REQUIRED TASK: Nothing but the lines from the line that contains "STITCH_T, STITCH_W, STITCH_GAP" through the line that contains "obj.parent = None" should appear in the output, each reproduced exactly.

SUPPLIED INFORMATION:

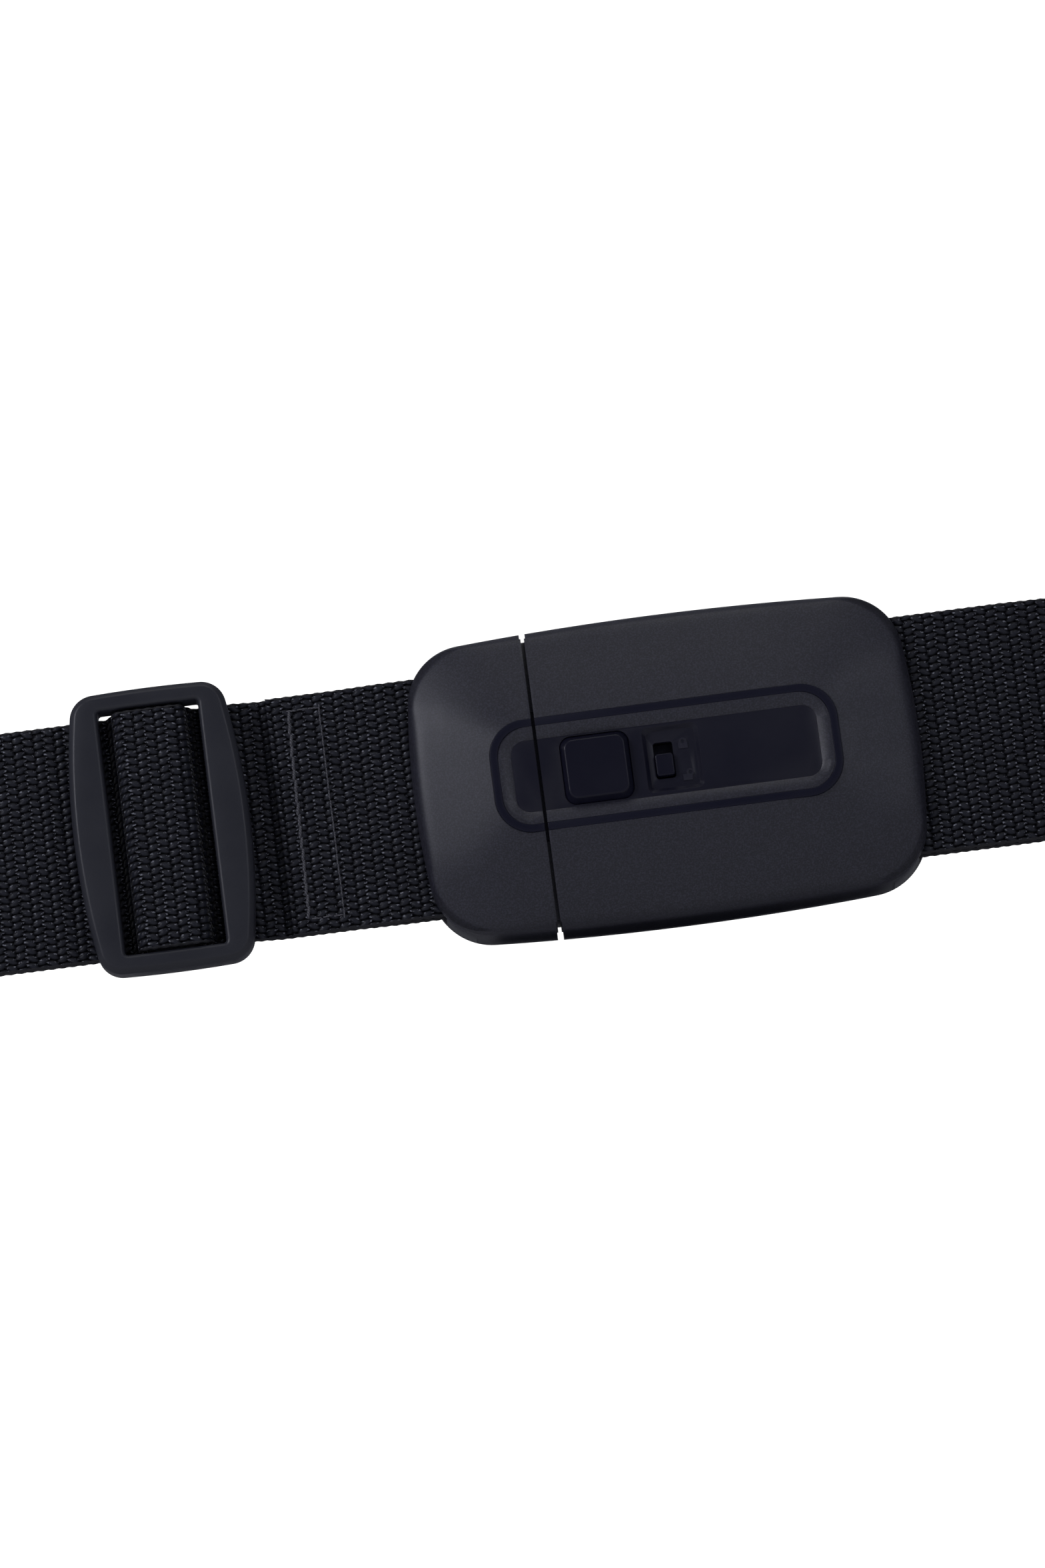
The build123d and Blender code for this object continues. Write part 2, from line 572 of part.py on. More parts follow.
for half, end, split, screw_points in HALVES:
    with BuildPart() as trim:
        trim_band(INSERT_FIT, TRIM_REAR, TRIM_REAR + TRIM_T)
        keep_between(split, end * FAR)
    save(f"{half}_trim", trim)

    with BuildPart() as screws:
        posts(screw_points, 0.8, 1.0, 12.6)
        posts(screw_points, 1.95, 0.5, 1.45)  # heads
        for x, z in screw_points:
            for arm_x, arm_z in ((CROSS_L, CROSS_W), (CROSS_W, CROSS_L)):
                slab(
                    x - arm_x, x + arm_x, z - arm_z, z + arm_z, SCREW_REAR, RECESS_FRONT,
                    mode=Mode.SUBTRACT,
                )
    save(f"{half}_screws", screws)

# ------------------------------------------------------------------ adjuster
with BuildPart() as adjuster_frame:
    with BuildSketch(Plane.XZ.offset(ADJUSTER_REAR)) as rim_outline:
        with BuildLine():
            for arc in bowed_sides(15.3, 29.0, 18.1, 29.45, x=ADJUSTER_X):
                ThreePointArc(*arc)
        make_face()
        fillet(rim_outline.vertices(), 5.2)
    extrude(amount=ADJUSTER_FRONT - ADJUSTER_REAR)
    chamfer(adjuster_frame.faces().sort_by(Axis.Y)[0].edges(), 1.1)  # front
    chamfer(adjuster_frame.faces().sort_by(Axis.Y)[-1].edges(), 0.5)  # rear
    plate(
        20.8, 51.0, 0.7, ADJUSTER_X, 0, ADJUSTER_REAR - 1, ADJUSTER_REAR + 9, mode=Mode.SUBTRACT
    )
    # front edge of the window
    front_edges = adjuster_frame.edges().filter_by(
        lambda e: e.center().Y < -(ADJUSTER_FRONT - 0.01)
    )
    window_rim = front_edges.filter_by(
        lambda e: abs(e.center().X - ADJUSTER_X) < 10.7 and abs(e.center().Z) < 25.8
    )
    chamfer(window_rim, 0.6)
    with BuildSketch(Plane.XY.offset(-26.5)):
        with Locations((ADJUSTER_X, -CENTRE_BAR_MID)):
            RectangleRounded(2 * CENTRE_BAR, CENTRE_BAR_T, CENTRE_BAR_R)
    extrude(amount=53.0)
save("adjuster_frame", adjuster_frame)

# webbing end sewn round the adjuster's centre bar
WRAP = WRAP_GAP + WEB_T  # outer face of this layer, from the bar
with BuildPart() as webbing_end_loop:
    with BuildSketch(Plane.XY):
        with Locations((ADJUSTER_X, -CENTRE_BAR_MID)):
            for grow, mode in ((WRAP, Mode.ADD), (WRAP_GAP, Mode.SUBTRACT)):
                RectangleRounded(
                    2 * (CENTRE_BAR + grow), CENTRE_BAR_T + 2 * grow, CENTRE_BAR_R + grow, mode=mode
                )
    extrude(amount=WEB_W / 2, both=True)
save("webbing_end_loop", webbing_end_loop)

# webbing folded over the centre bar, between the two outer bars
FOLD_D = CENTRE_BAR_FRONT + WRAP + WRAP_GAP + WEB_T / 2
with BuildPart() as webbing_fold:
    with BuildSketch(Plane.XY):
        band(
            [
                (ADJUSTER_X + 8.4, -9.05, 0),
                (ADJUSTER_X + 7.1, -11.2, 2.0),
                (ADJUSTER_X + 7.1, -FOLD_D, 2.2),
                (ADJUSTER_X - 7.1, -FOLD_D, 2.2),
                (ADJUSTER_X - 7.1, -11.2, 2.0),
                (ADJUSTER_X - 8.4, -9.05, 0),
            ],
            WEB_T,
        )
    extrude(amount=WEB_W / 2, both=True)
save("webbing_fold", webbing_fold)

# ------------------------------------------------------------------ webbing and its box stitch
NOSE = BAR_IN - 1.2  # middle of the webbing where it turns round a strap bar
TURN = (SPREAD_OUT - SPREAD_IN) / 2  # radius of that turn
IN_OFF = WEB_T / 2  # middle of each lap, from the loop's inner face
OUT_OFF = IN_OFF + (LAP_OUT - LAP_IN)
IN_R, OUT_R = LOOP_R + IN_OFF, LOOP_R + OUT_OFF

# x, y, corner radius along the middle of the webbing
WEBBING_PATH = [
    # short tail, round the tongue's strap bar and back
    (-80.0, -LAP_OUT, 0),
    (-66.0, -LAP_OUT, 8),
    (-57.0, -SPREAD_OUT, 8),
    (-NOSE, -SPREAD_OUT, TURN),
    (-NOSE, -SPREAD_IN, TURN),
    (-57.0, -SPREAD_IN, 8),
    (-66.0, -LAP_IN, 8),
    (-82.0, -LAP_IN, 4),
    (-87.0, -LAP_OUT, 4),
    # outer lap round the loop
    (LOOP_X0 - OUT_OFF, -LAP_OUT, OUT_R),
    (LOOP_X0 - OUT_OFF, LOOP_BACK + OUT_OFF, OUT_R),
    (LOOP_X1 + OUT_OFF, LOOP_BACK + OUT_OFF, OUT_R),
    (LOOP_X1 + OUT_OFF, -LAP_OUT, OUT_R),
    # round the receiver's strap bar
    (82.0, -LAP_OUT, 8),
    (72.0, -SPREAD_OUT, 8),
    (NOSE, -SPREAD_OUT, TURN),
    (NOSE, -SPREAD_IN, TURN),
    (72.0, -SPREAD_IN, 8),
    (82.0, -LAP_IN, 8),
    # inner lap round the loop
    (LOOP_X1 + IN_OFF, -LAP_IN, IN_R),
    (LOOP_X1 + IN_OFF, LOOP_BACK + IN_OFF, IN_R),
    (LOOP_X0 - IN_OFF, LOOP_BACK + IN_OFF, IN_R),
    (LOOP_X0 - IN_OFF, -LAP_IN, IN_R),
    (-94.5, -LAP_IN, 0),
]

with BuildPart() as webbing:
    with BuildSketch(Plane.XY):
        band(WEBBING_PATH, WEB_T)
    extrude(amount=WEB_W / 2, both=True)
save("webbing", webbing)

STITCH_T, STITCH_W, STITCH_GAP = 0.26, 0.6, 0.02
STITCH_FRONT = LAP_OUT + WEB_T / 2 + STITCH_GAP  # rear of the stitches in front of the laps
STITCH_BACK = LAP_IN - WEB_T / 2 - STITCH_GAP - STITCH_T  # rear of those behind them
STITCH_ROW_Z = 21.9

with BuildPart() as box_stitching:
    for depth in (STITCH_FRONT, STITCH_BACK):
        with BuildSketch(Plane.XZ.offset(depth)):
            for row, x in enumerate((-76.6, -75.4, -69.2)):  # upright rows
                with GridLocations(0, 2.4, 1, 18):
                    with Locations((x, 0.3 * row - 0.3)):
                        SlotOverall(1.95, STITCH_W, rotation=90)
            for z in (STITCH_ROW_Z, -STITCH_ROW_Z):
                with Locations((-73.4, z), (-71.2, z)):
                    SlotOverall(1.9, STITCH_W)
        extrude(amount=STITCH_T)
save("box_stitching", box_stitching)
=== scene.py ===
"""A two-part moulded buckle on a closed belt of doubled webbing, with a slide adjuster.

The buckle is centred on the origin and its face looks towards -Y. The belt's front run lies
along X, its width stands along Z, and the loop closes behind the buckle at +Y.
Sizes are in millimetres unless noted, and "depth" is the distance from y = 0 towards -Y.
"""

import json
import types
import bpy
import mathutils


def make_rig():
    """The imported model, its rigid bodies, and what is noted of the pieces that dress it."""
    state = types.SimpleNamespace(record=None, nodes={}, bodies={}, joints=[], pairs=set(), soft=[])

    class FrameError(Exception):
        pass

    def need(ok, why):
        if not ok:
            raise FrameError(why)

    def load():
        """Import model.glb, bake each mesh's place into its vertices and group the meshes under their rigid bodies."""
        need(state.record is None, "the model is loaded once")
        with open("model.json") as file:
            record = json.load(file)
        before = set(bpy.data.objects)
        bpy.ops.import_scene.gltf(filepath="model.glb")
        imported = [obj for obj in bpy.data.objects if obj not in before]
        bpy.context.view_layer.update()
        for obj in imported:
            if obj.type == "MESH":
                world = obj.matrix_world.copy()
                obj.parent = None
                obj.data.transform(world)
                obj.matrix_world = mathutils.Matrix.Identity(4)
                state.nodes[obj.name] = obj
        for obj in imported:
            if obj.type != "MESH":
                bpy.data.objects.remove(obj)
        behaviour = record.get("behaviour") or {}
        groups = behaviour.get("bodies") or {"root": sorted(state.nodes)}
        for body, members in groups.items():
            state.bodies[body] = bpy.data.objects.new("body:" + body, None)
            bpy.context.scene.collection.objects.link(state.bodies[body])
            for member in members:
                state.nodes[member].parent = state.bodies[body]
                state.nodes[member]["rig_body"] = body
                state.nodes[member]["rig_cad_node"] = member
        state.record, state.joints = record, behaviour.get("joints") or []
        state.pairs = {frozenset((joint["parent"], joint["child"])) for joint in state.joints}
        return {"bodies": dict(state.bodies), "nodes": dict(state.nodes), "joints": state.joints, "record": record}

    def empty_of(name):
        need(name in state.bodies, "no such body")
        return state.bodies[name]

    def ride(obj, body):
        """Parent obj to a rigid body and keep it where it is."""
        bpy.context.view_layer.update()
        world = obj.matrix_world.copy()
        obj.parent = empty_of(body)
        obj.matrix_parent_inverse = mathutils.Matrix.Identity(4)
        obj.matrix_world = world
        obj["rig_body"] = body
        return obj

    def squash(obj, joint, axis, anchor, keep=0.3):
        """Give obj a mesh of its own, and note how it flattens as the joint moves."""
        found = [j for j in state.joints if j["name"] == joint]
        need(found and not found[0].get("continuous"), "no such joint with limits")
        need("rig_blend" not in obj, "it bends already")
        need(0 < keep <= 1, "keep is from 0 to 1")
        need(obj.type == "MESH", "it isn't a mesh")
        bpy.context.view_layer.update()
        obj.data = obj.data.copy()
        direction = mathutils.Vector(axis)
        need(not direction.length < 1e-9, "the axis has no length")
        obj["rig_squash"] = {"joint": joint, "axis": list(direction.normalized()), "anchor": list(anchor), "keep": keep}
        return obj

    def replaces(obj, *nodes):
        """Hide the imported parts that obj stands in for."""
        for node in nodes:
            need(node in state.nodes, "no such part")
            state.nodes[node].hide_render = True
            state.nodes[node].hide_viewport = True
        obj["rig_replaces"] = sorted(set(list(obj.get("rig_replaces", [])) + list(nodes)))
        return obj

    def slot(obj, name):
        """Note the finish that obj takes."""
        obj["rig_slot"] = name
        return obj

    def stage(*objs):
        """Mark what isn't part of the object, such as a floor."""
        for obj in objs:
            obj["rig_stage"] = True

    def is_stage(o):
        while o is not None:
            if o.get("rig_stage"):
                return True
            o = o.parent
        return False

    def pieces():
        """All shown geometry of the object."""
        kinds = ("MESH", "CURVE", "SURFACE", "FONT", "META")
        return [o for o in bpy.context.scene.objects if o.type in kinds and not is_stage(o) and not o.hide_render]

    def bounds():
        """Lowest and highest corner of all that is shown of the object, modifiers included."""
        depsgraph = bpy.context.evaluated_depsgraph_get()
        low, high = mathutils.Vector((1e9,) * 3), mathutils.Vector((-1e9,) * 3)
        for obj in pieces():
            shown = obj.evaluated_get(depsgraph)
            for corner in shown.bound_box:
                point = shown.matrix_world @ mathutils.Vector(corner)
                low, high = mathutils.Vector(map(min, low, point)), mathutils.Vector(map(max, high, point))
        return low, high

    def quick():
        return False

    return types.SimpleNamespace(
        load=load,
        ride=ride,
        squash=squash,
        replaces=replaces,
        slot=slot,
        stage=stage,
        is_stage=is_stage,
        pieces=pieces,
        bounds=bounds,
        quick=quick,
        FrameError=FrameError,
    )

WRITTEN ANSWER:
STITCH_T, STITCH_W, STITCH_GAP = 0.26, 0.6, 0.02
STITCH_FRONT = LAP_OUT + WEB_T / 2 + STITCH_GAP  # rear of the stitches in front of the laps
STITCH_BACK = LAP_IN - WEB_T / 2 - STITCH_GAP - STITCH_T  # rear of those behind them
STITCH_ROW_Z = 21.9

with BuildPart() as box_stitching:
    for depth in (STITCH_FRONT, STITCH_BACK):
        with BuildSketch(Plane.XZ.offset(depth)):
            for row, x in enumerate((-76.6, -75.4, -69.2)):  # upright rows
                with GridLocations(0, 2.4, 1, 18):
                    with Locations((x, 0.3 * row - 0.3)):
                        SlotOverall(1.95, STITCH_W, rotation=90)
            for z in (STITCH_ROW_Z, -STITCH_ROW_Z):
                with Locations((-73.4, z), (-71.2, z)):
                    SlotOverall(1.9, STITCH_W)
        extrude(amount=STITCH_T)
save("box_stitching", box_stitching)
=== scene.py ===
"""A two-part moulded buckle on a closed belt of doubled webbing, with a slide adjuster.

The buckle is centred on the origin and its face looks towards -Y. The belt's front run lies
along X, its width stands along Z, and the loop closes behind the buckle at +Y.
Sizes are in millimetres unless noted, and "depth" is the distance from y = 0 towards -Y.
"""

import json
import types
import bpy
import mathutils


def make_rig():
    """The imported model, its rigid bodies, and what is noted of the pieces that dress it."""
    state = types.SimpleNamespace(record=None, nodes={}, bodies={}, joints=[], pairs=set(), soft=[])

    class FrameError(Exception):
        pass

    def need(ok, why):
        if not ok:
            raise FrameError(why)

    def load():
        """Import model.glb, bake each mesh's place into its vertices and group the meshes under their rigid bodies."""
        need(state.record is None, "the model is loaded once")
        with open("model.json") as file:
            record = json.load(file)
        before = set(bpy.data.objects)
        bpy.ops.import_scene.gltf(filepath="model.glb")
        imported = [obj for obj in bpy.data.objects if obj not in before]
        bpy.context.view_layer.update()
        for obj in imported:
            if obj.type == "MESH":
                world = obj.matrix_world.copy()
                obj.parent = None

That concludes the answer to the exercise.